Scripts that build objects:
************
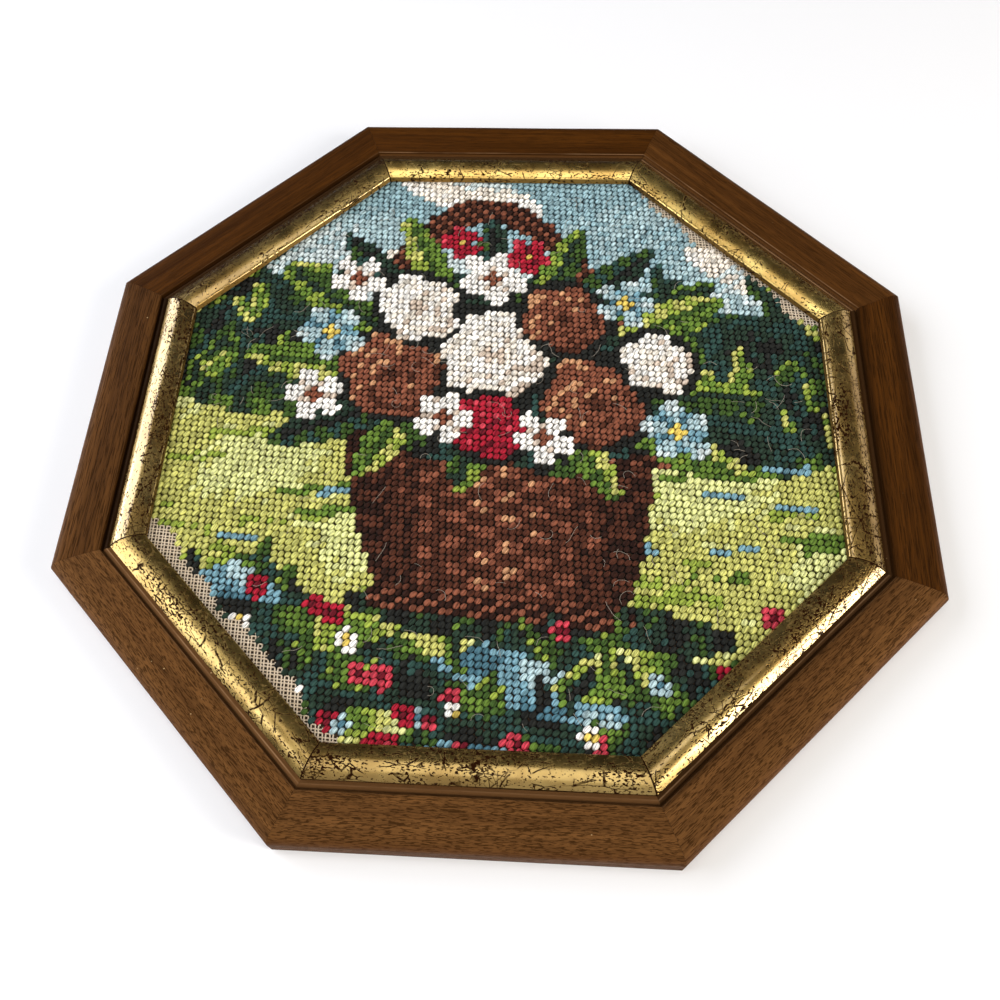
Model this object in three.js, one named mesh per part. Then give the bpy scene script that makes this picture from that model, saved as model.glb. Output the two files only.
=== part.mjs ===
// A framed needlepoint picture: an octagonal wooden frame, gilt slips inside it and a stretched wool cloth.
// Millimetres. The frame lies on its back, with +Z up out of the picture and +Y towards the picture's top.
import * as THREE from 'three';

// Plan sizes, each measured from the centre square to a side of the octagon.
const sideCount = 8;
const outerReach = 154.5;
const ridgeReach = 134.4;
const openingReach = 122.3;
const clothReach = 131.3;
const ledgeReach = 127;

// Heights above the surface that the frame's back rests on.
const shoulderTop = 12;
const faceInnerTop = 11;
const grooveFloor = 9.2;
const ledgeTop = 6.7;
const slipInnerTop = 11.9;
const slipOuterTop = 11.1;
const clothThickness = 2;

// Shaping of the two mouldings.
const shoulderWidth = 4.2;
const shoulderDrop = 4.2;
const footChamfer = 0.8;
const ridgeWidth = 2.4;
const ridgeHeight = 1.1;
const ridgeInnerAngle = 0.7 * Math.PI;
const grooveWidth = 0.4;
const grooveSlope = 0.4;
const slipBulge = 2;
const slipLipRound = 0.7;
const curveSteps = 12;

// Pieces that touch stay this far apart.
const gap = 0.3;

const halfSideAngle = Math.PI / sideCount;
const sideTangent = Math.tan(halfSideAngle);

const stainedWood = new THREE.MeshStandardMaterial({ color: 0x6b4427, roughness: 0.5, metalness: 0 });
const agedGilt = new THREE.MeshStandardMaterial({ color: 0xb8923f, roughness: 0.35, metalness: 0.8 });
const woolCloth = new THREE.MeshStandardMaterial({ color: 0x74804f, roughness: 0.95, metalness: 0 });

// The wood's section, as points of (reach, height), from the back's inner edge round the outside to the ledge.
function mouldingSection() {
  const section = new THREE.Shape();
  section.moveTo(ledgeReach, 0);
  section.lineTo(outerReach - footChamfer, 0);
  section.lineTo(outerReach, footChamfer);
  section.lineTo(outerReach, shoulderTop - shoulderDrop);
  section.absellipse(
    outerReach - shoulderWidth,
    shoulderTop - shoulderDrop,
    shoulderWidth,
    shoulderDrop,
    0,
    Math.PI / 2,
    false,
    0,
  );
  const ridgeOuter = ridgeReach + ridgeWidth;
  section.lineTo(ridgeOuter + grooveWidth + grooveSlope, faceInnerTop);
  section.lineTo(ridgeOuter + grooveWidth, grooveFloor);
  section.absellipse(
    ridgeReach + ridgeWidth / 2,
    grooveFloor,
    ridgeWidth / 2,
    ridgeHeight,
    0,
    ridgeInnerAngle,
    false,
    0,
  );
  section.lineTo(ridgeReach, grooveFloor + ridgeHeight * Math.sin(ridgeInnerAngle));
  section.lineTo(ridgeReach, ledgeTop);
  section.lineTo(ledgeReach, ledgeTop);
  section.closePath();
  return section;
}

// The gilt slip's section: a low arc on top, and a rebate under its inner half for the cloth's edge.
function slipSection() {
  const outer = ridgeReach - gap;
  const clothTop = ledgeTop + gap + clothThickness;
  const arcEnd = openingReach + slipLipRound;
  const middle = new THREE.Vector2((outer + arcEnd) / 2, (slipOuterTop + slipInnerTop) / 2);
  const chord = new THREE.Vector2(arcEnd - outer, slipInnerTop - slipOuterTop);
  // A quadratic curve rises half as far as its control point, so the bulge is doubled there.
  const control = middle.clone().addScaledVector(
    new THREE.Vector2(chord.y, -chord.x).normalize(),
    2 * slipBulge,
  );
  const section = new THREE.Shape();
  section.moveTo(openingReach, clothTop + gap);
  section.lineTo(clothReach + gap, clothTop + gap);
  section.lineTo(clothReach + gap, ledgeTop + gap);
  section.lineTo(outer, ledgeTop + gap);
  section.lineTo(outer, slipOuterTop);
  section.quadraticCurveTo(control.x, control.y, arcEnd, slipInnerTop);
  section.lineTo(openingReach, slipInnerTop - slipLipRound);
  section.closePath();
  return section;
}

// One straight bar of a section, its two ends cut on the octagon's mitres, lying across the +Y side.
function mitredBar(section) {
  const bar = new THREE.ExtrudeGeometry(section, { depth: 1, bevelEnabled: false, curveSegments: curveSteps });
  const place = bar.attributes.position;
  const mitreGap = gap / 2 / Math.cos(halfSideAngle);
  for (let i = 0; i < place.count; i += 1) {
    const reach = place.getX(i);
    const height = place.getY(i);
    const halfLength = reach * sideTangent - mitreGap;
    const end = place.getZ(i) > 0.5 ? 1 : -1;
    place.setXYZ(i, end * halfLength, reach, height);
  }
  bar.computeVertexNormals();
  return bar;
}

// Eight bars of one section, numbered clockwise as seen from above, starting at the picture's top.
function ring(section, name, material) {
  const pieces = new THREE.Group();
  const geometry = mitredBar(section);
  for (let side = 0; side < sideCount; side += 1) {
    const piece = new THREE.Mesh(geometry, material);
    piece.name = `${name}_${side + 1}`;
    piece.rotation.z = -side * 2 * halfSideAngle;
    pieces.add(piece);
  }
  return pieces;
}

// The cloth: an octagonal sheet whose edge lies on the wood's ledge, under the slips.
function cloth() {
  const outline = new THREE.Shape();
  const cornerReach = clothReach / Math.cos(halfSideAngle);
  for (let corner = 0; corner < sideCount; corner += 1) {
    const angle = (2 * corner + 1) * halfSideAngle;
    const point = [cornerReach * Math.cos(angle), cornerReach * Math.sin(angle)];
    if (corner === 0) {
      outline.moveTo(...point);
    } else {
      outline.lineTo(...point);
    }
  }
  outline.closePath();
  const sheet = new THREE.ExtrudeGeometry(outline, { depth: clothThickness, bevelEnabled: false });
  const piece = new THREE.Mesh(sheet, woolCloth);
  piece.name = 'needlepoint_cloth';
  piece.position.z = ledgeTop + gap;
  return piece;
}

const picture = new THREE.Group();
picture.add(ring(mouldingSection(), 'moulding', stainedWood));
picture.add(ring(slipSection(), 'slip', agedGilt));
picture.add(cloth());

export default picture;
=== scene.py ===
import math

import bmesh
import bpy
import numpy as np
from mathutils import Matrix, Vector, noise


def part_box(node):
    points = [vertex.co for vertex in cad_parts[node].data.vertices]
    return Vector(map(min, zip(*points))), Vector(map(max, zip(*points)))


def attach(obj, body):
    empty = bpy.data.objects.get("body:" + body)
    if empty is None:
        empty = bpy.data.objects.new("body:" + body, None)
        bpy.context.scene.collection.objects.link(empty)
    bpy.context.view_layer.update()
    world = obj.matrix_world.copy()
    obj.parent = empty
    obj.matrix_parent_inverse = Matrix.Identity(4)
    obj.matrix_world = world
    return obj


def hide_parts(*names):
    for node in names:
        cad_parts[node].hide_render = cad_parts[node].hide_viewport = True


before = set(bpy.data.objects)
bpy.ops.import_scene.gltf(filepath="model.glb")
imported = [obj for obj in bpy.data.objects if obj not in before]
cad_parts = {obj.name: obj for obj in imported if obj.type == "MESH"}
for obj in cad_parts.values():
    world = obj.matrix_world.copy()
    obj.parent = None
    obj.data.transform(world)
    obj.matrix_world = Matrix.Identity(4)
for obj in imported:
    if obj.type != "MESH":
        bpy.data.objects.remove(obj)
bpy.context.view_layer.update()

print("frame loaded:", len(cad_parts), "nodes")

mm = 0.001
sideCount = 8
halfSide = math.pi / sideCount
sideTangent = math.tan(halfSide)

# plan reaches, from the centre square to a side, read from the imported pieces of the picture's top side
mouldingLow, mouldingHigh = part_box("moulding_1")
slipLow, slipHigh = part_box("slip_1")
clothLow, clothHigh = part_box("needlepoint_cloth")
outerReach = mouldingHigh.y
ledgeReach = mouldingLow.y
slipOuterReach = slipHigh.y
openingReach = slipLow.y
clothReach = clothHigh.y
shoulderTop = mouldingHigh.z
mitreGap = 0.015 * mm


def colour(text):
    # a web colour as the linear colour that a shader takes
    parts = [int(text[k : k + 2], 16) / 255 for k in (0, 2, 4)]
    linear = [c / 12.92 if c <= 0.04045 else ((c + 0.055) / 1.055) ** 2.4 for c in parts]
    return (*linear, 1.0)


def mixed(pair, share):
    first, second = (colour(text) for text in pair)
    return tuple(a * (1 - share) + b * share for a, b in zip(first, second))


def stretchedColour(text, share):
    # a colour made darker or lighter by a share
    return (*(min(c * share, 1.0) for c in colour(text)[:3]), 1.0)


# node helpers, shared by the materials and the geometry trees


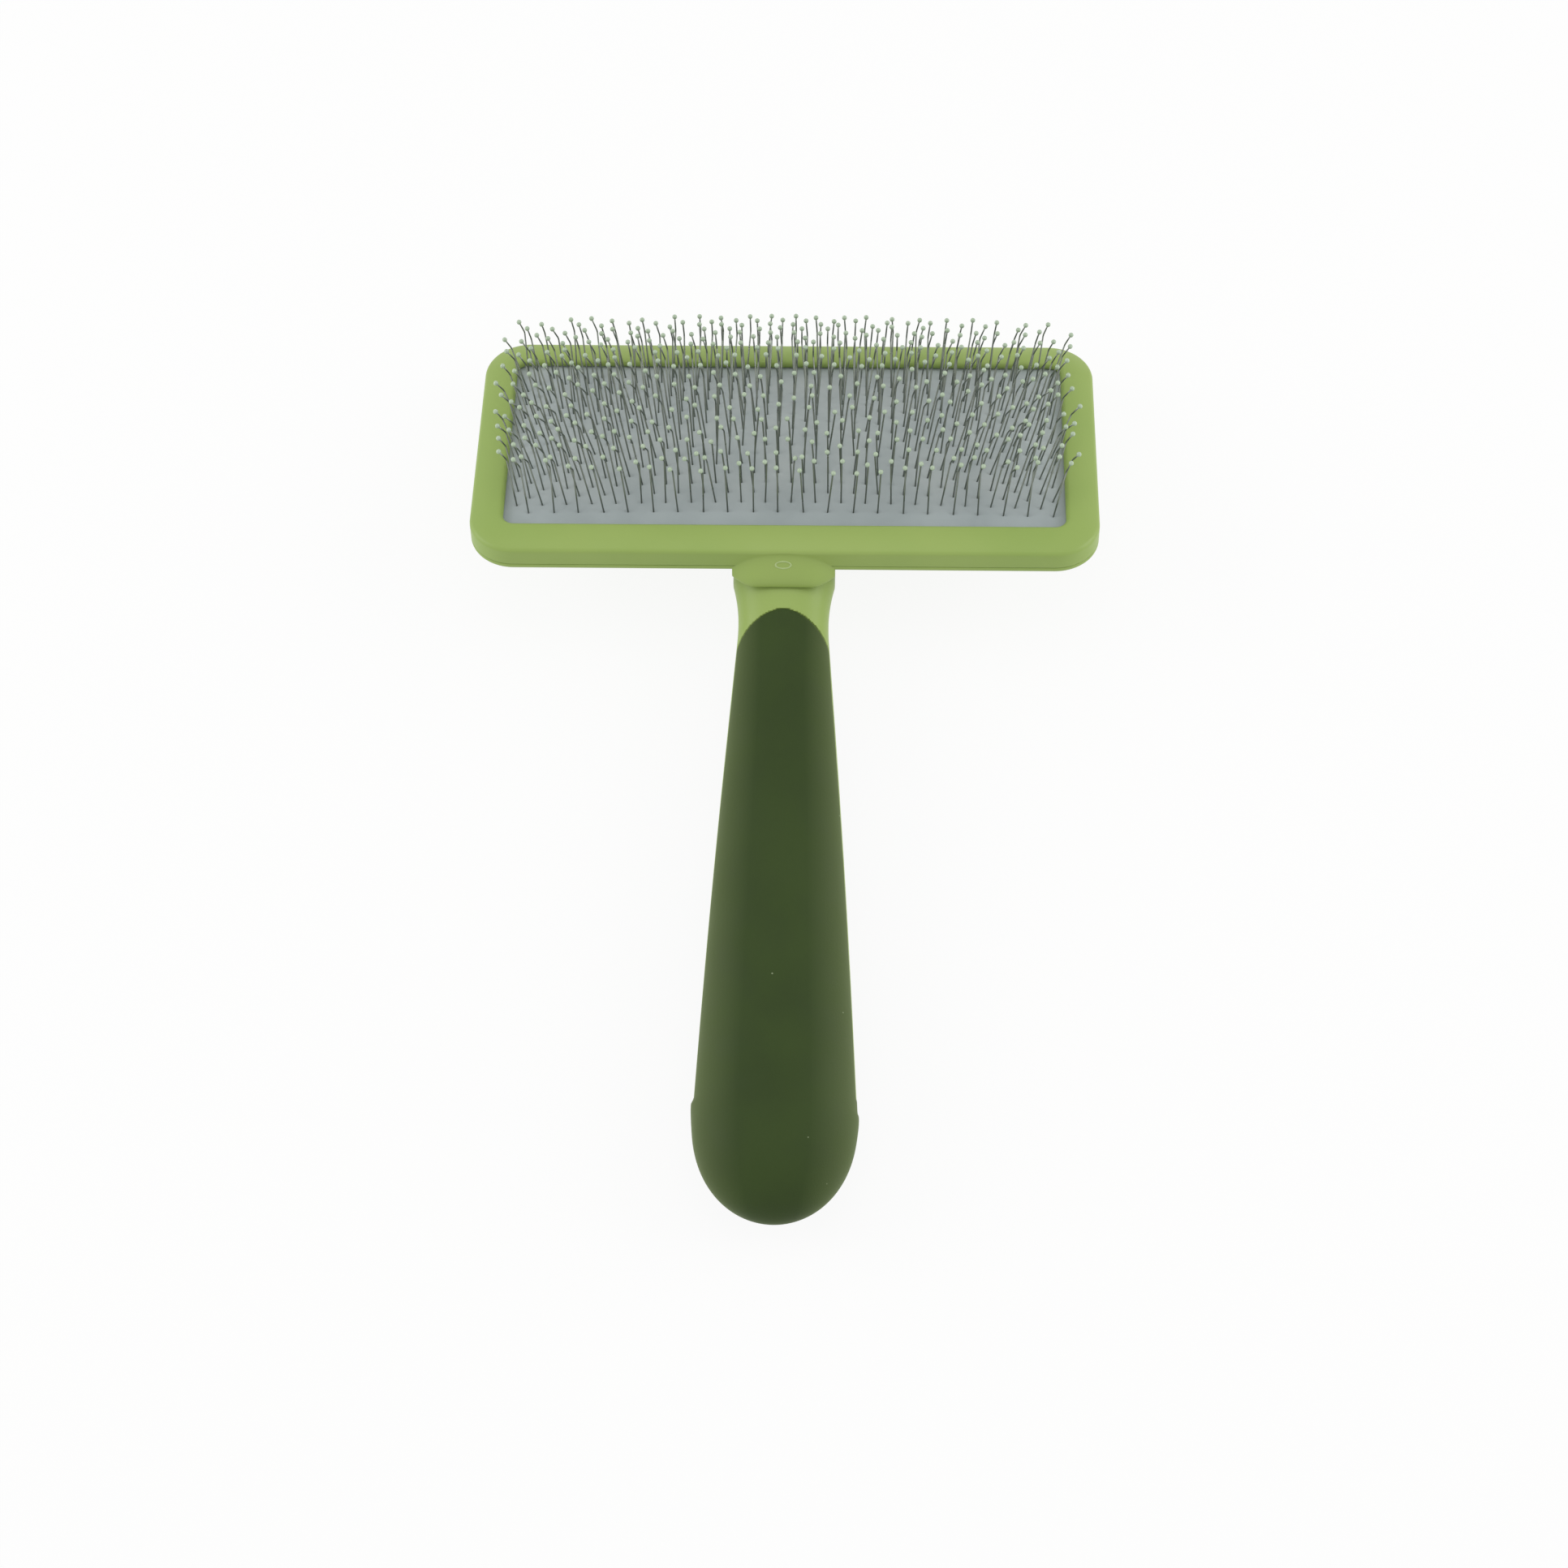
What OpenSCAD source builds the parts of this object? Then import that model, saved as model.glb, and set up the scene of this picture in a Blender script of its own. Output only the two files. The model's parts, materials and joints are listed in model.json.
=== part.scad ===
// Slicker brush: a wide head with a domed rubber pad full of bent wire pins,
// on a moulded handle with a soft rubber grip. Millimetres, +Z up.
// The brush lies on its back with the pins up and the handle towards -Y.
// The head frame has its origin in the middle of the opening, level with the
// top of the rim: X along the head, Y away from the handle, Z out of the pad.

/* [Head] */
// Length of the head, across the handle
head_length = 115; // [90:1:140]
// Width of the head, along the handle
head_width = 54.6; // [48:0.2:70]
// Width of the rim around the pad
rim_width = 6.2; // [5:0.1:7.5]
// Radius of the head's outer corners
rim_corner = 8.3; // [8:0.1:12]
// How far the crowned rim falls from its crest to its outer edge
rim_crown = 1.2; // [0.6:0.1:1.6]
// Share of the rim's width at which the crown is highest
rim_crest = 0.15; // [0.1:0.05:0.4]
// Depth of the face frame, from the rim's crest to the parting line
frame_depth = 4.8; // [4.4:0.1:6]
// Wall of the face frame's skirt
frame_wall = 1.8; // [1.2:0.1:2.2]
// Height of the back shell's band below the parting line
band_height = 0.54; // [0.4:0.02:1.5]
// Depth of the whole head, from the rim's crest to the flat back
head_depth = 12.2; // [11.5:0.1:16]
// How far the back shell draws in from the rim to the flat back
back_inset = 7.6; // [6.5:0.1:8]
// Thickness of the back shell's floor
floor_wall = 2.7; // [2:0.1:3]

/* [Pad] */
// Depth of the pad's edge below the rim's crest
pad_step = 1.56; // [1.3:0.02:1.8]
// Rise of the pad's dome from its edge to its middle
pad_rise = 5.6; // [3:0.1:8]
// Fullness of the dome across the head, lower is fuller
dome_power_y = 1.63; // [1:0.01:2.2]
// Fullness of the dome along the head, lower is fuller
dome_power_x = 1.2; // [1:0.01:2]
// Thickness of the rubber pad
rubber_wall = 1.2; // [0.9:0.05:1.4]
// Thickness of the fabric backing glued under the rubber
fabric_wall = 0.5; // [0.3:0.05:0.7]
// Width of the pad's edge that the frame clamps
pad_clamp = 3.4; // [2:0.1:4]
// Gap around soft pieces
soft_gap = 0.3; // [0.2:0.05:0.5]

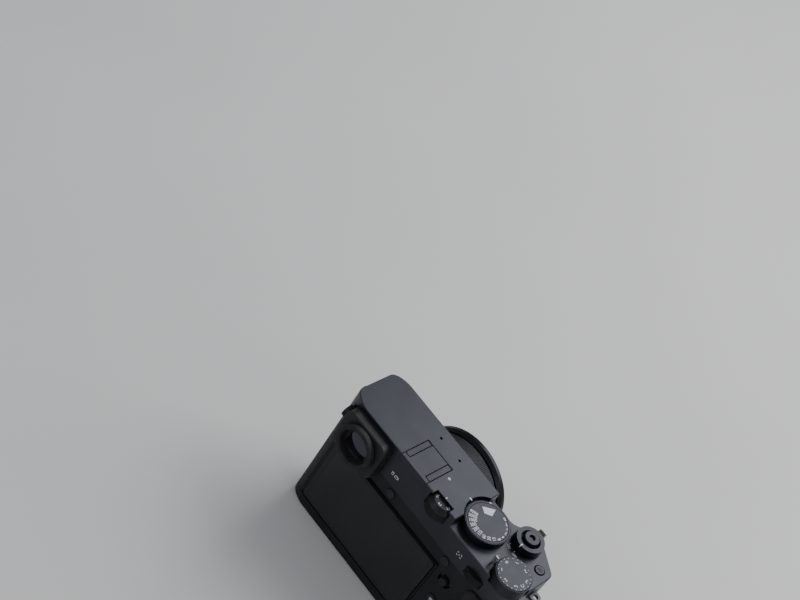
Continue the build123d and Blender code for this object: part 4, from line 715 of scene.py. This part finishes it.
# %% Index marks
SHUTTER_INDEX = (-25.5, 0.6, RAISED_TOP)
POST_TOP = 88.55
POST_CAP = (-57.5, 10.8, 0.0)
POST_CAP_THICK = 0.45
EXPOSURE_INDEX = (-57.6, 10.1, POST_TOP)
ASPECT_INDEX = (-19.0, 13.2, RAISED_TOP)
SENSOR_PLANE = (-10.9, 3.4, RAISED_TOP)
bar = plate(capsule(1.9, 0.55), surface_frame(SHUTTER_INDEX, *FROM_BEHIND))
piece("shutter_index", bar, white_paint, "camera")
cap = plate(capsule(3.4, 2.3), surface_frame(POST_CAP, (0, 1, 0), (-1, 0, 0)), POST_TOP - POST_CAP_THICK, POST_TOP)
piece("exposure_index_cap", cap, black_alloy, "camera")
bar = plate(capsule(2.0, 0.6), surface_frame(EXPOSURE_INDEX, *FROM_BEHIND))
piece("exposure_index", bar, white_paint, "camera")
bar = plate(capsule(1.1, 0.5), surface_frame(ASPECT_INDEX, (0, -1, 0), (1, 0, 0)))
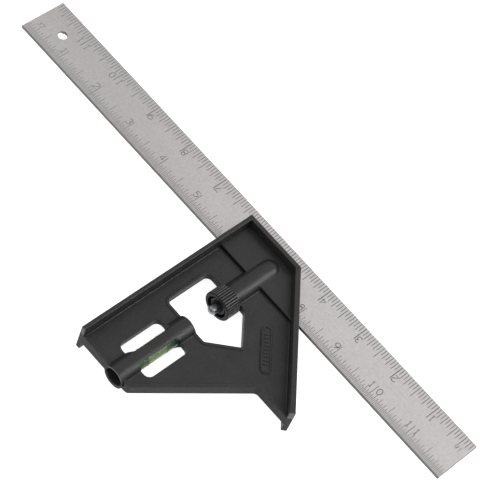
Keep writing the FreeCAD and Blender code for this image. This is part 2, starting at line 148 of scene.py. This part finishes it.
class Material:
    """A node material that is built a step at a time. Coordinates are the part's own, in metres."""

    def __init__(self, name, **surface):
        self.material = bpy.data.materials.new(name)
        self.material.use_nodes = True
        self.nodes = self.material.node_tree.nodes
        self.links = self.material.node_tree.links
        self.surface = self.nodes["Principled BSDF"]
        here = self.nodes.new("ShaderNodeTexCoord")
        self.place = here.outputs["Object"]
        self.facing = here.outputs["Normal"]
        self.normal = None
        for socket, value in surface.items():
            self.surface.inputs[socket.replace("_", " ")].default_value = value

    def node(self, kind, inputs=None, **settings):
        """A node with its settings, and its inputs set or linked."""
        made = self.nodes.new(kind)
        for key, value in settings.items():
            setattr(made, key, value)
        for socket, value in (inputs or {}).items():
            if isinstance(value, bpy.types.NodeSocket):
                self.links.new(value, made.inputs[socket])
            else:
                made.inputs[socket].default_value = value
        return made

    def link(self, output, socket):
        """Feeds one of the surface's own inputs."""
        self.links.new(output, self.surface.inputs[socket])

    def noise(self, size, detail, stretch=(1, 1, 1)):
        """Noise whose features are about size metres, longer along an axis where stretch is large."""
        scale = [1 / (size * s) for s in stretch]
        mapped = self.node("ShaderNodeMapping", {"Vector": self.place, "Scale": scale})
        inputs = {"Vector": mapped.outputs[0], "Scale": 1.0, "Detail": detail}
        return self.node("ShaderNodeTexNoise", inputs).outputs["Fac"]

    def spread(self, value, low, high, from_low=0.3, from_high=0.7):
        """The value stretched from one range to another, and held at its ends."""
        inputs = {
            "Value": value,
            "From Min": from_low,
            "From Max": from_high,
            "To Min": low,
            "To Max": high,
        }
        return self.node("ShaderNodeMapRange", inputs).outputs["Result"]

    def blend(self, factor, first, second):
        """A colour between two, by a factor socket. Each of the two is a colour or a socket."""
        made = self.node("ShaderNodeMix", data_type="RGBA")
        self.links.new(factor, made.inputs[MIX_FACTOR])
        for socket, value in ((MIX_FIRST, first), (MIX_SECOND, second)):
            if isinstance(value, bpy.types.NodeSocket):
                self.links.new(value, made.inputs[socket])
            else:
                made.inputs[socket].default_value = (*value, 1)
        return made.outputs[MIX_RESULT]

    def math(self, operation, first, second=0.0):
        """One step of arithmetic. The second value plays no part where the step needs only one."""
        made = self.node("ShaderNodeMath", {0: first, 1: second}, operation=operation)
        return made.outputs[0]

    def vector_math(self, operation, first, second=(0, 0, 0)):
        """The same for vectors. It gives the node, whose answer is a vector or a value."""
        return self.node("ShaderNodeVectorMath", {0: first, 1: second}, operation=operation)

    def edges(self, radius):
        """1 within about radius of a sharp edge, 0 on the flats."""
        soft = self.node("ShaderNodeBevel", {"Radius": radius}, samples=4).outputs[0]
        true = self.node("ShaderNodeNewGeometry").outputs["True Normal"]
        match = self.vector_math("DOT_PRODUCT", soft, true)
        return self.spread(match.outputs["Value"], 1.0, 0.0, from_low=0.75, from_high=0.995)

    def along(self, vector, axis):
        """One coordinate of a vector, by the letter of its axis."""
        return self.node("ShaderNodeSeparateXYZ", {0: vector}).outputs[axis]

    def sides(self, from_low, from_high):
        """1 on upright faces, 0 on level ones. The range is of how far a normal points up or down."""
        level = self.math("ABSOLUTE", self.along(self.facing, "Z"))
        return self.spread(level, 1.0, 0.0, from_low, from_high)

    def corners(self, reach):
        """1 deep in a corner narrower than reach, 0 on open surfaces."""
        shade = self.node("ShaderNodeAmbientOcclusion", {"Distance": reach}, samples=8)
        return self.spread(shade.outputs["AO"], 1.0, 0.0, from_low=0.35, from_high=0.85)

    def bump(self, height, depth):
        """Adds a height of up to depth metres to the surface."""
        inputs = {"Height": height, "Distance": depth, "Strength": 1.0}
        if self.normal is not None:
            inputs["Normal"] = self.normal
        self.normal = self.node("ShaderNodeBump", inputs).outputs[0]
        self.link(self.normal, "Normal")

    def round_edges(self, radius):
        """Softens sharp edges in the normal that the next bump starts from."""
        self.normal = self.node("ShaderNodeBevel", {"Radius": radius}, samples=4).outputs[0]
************
### What is expected
Reproduce, without alteration, solely the lines beginning at the line that includes "const picture = new THREE.Group();" and ending at the line that includes "for node in", both lines included.

### Task response
const picture = new THREE.Group();
picture.add(ring(mouldingSection(), 'moulding', stainedWood));
picture.add(ring(slipSection(), 'slip', agedGilt));
picture.add(cloth());

export default picture;
=== scene.py ===
import math

import bmesh
import bpy
import numpy as np
from mathutils import Matrix, Vector, noise


def part_box(node):
    points = [vertex.co for vertex in cad_parts[node].data.vertices]
    return Vector(map(min, zip(*points))), Vector(map(max, zip(*points)))


def attach(obj, body):
    empty = bpy.data.objects.get("body:" + body)
    if empty is None:
        empty = bpy.data.objects.new("body:" + body, None)
        bpy.context.scene.collection.objects.link(empty)
    bpy.context.view_layer.update()
    world = obj.matrix_world.copy()
    obj.parent = empty
    obj.matrix_parent_inverse = Matrix.Identity(4)
    obj.matrix_world = world
    return obj


def hide_parts(*names):
    for node in names:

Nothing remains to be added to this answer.